The only thing I can find in the new interface that is actually functionally better than the old interface is the fancy pants editor. Aside from selecting tools/commands not always always working if it has to put them on the "..." pop-up, and it sometimes losing the ability to scroll the text being edited via the mouse, the new editor is a win.
If they would just put the new editor as an option on old Reddit, I think a lot of people would be happy.
personally I've probably spent an hour on Reddit in the last year. I used to spend a couple hours a day. After it modernized I realized it was just facebook for introverts and bailed.
Depends on how you define engagement. When you set all the videos to autoplay with sound of course users are going to be more engaged. They're either scrambling to figure out where that noise is coming from or "watching" the videos.
I guess that is only the case for the HN bubble and a loud minority. Also, people are always complaining about UI changes. Personally, I prefer the re-design, even though it has a few flaws. The old design was awful.
And yet Reddit is regularly down, and apparently today for hours on end. What's the UX of a service that isn't working? Do users not demand that a service be up?
There have been some really good modern Usenet clients. The biggest issue I see is that current browsers don't have built-in support for Usenet any more, and that's not something I can influence in any way.

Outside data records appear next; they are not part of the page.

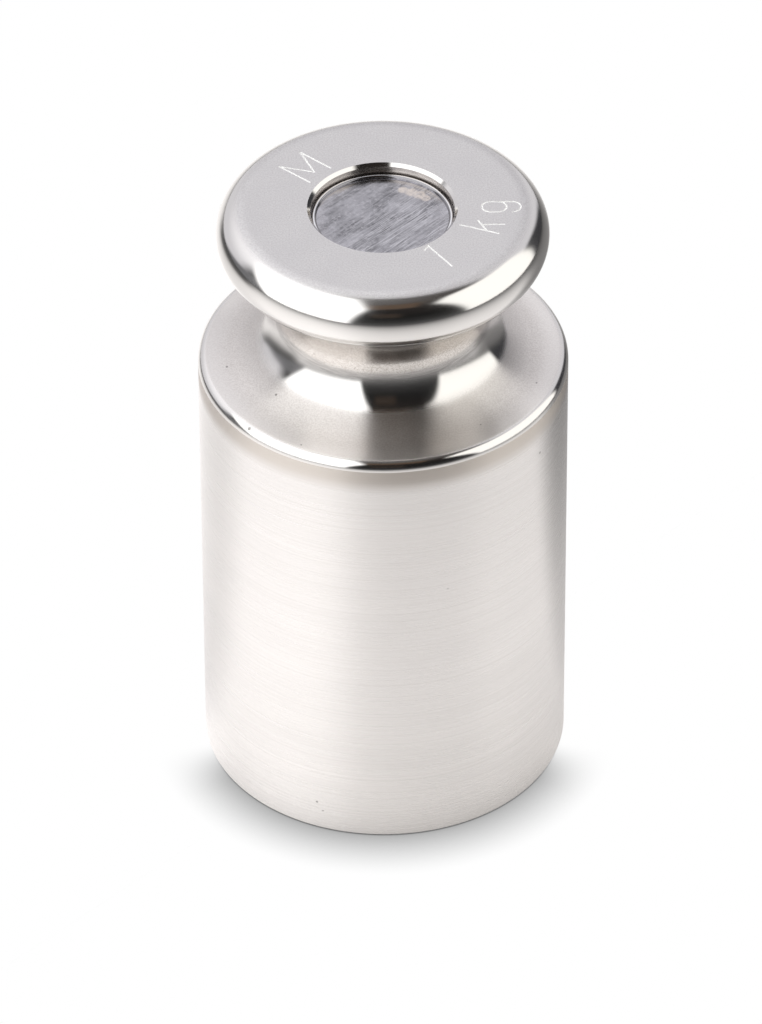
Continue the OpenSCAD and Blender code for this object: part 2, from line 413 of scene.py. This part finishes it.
def shot_material():
    """Dull lead of the loose shot in the closed cavity."""
    material, tree, point, _, _ = surface("shot_lead")
    cloud = grain(tree, point, (0.8, 0.8, 0.8), 4)
    speck = grain(tree, point, (4, 4, 4), 2)
    rough = fade(tree, speck, 0.3, 0.7, 0.5, 0.65)
    tone = mix_colour(tree, cloud, (0.22, 0.22, 0.235, 1), (0.42, 0.42, 0.44, 1))
    finish(tree, {"Base Color": tone, "Roughness": rough, "Normal": bump(tree, speck, 0.03)})
    return material


# ------------------------------------------------------------------ turned shapes
def arc(centre_r, centre_z, radius, start, end, steps):
    """Points along an arc, with one support ring close to each end."""
    shares = [0, SUPPORT_SHARE / steps]
    shares += [i / steps for i in range(1, steps)]
    shares += [1 - SUPPORT_SHARE / steps, 1]
    angles = [math.radians(start + (end - start) * share) for share in shares]
    return [(centre_r + radius * math.cos(a), centre_z + radius * math.sin(a)) for a in angles]


def line(start, end, steps):
    """Points along a straight line."""
    return [
        (start[0] + (end[0] - start[0]) * i / steps, start[1] + (end[1] - start[1]) * i / steps)
        for i in range(steps + 1)
    ]


def lathe(name, spans, materials):
    """Turn an outline about the Z axis. Each span is its points and the material of its faces."""
    rings = []
    for points, material in spans:
        for r, z in points:
            if rings and math.dist(rings[-1][0], (r, z)) < SAME_POINT:
                rings[-1] = (rings[-1][0], material)
            else:
                rings.append(((r, z), material))
    mesh = bmesh.new()
    rows = []
    for (r, z), _ in rings:
        count = TURN_STEPS if r > 0 else 1
        turns = [2 * math.pi * i / count for i in range(count)]
        places = [(r * MM * math.cos(t), r * MM * math.sin(t), z * MM) for t in turns]
        rows.append([mesh.verts.new(place) for place in places])
    for low, high, (_, material) in zip(rows, rows[1:], rings):
        for i in range(TURN_STEPS):
            j = (i + 1) % TURN_STEPS
            if len(low) == 1:
                corners = (low[0], high[j], high[i])
            elif len(high) == 1:
                corners = (low[i], low[j], high[0])
            else:
                corners = (low[i], low[j], high[j], high[i])
            face = mesh.faces.new(corners)
            face.material_index = materials.index(material)
            face.smooth = True
    return as_object(name, mesh, [bpy.data.materials[m] for m in materials])


def as_object(name, mesh, materials):
    """Turn a bmesh into an object of the scene."""
    data = bpy.data.meshes.new(name)
    mesh.to_mesh(data)
    mesh.free()
    for material in materials:
        data.materials.append(material)
    made = bpy.data.objects.new(name, data)
    bpy.context.scene.collection.objects.link(made)
    return made


def weight_spans():
    """The weight's half outline, from the middle of the base out, up and down the bore."""
    chamfer_r = BORE_R + CHAMFER
    keeper_top = KEEPER_Z + KEEPER_H
    knob_arc = arc(RIM_CENTRE_R, RIM_CENTRE_Z, RIM_R, THROAT_END - 180, 90, 64)
    bore = [
        (BORE_R, TOP_Z - CHAMFER), (BORE_R, keeper_top), (BORE_R + KEEPER_DEPTH, keeper_top),
        (BORE_R + KEEPER_DEPTH, KEEPER_Z), (BORE_R, KEEPER_Z), (BORE_R, LEDGE_Z),
        (CAVITY_R, LEDGE_Z), (CAVITY_R, CAVITY_FLOOR_Z), (0, CAVITY_FLOOR_Z),
    ]
    return [
        (line((0, 0), (BODY_R - FOOT_EDGE_R, 0), 10), "base_steel"),
        (arc(BODY_R - FOOT_EDGE_R, FOOT_EDGE_R, FOOT_EDGE_R, -90, 0, 8), "edge_steel"),
        (line((BODY_R, FOOT_EDGE_R), (BODY_R, BODY_H - SHOULDER_EDGE_R), 24), "side_steel"),
        (arc(BODY_R - SHOULDER_EDGE_R, BODY_H - SHOULDER_EDGE_R, SHOULDER_EDGE_R, 0, 90, 20),
         "neck_steel"),
        (line((BODY_R - SHOULDER_EDGE_R, BODY_H), (NECK_R + FLARE_R, BODY_H), 4), "neck_steel"),
        (arc(NECK_R + FLARE_R, GROOVE_Z, FLARE_R, -90, -180, 36), "neck_steel"),
        (arc(THROAT_CENTRE_R, GROOVE_Z, THROAT_R, 180, THROAT_END, 24), "neck_steel"),
        (knob_arc, "knob_steel"),
        (line((RIM_CENTRE_R, TOP_Z), (chamfer_r, TOP_Z), 1), "knob_steel"),
        ([(chamfer_r, TOP_Z), bore[0]], "edge_steel"),
        (bore, "bore_steel"),
    ]


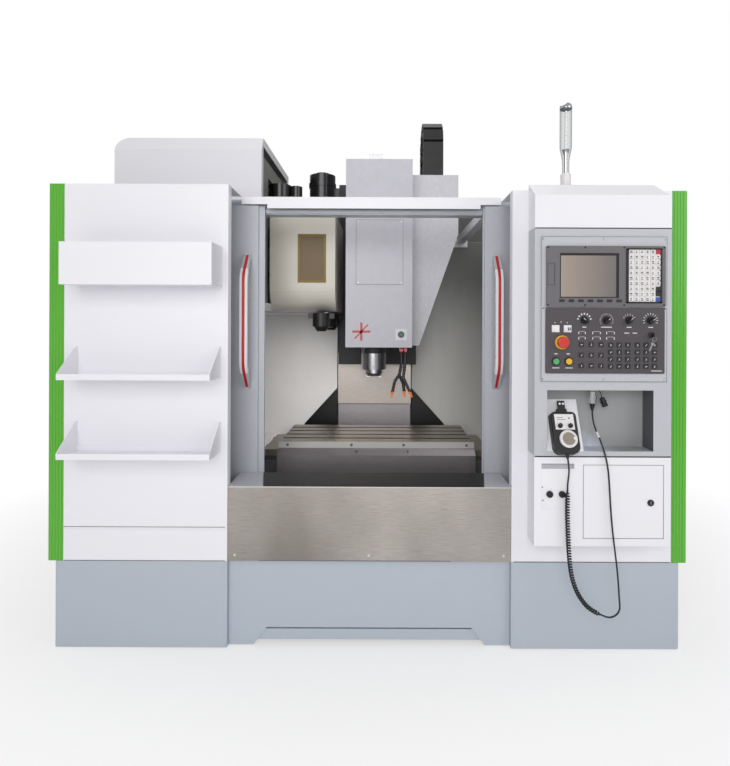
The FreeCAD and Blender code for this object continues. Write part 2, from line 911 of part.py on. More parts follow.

Look, I loved Usenet back in 1994, it was one of my first great Internet obsessions. But it effectively died in terms of relevance before the turn of the century. The majority simply preferred web forums.
Usenet was always a pain to use, posts would routinely get mangled or dropped entirely, and the multiple user-driven quoting conventions and wonky clients made any long-lived threaded discussion impossible.
If only everyone who talks about usenet, IRC, and the rest could actually be bothered to update the experience to what modern users demand.